((

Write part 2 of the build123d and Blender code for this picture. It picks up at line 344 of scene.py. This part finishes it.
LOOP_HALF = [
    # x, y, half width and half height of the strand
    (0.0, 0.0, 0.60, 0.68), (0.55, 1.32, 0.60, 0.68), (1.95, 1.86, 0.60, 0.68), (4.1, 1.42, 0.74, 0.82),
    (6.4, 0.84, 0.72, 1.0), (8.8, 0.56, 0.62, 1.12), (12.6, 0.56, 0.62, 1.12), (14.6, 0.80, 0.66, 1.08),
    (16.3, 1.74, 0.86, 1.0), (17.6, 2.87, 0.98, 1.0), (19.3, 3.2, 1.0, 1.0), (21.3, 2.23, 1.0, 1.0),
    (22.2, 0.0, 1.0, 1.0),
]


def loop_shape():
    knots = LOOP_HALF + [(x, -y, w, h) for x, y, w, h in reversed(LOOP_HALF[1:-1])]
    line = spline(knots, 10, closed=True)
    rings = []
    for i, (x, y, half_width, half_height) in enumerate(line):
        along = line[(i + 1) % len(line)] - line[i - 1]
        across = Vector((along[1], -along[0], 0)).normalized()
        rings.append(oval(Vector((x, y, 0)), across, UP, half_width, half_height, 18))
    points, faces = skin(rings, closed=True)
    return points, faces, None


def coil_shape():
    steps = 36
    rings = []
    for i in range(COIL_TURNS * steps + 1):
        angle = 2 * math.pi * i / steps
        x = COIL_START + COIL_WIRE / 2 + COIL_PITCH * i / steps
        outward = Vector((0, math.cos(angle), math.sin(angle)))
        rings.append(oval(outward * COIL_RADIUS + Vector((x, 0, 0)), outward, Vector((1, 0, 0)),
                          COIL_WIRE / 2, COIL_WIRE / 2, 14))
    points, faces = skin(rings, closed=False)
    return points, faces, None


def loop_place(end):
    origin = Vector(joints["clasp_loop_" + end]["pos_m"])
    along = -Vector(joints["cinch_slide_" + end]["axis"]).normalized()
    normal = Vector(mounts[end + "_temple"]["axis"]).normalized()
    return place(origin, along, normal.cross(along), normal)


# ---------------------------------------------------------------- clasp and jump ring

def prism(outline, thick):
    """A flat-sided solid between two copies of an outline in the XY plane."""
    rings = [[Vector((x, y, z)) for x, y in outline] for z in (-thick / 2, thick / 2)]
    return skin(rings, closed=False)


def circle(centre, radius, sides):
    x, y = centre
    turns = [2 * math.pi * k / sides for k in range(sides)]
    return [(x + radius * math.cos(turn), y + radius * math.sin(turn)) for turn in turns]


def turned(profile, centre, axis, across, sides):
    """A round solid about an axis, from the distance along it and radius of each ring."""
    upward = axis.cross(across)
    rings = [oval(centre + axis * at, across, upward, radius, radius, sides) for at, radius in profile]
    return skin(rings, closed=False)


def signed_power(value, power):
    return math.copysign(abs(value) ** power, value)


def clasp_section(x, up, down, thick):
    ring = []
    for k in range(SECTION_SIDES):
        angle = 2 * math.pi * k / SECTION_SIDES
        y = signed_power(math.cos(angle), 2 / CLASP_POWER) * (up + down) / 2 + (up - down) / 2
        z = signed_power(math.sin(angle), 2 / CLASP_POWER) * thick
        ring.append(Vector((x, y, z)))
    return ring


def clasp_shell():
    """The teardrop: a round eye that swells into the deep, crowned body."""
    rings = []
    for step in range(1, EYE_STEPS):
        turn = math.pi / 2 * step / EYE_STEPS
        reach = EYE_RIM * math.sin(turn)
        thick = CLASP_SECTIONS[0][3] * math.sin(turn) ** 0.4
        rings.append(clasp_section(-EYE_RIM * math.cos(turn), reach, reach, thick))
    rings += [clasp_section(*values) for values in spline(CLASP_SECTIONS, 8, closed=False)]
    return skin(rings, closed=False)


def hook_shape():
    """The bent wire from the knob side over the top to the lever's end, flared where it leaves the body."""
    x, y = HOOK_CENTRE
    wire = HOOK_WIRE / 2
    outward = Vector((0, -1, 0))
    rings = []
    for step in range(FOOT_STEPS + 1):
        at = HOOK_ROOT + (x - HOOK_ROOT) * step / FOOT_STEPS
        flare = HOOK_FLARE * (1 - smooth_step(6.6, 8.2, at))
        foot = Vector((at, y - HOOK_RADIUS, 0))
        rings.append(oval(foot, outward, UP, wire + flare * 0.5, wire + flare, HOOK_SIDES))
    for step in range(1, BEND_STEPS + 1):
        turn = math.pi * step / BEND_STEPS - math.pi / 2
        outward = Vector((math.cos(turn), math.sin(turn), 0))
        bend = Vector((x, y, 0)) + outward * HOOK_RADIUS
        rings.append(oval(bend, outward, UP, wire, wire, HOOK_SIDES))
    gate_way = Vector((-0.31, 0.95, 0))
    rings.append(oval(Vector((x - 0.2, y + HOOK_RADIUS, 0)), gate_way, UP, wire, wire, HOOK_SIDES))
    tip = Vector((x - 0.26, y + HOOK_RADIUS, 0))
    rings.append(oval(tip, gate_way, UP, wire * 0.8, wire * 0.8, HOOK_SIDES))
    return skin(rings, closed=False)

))
((

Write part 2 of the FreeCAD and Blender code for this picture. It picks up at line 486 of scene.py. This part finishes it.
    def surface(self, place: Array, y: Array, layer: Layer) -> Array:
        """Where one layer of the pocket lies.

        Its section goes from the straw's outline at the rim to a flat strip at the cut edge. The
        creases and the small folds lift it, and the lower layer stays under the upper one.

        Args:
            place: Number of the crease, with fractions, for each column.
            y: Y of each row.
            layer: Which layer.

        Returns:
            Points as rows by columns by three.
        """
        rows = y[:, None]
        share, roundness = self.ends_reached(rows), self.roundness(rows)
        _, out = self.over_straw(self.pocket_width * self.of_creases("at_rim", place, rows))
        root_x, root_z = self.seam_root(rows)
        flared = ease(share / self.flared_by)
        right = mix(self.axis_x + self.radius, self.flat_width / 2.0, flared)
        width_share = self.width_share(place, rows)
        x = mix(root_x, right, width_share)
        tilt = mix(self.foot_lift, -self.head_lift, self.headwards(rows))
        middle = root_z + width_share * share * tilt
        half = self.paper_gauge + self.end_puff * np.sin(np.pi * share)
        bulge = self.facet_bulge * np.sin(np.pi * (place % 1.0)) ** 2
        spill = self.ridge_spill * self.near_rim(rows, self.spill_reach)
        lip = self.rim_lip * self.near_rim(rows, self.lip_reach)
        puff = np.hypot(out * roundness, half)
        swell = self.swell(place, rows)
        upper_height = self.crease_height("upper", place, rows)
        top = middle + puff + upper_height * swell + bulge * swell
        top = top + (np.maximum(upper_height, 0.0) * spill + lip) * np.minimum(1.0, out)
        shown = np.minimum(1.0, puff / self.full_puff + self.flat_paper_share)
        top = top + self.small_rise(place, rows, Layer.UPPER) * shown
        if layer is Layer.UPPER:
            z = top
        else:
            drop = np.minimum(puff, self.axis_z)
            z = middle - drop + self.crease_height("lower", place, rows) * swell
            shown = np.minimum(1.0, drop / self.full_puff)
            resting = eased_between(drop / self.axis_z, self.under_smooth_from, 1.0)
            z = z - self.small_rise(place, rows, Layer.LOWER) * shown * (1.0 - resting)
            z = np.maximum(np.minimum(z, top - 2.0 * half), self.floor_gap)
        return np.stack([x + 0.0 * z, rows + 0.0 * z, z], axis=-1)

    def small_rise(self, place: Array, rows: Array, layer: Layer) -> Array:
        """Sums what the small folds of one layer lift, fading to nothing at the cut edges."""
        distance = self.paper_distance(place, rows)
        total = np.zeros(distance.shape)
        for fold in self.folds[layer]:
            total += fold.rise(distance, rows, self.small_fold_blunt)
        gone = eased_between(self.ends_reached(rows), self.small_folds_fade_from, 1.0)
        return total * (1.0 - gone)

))

### To do
Within the listing above, locate the line containing "Write part 2 of the FreeCAD" and the line containing "layer: Which layer.". Reproduce those two lines and all lines between them exactly, with nothing added.

### Task response
Write part 2 of the FreeCAD and Blender code for this picture. It picks up at line 486 of scene.py. This part finishes it.
    def surface(self, place: Array, y: Array, layer: Layer) -> Array:
        """Where one layer of the pocket lies.

        Its section goes from the straw's outline at the rim to a flat strip at the cut edge. The
        creases and the small folds lift it, and the lower layer stays under the upper one.

        Args:
            place: Number of the crease, with fractions, for each column.
            y: Y of each row.
            layer: Which layer.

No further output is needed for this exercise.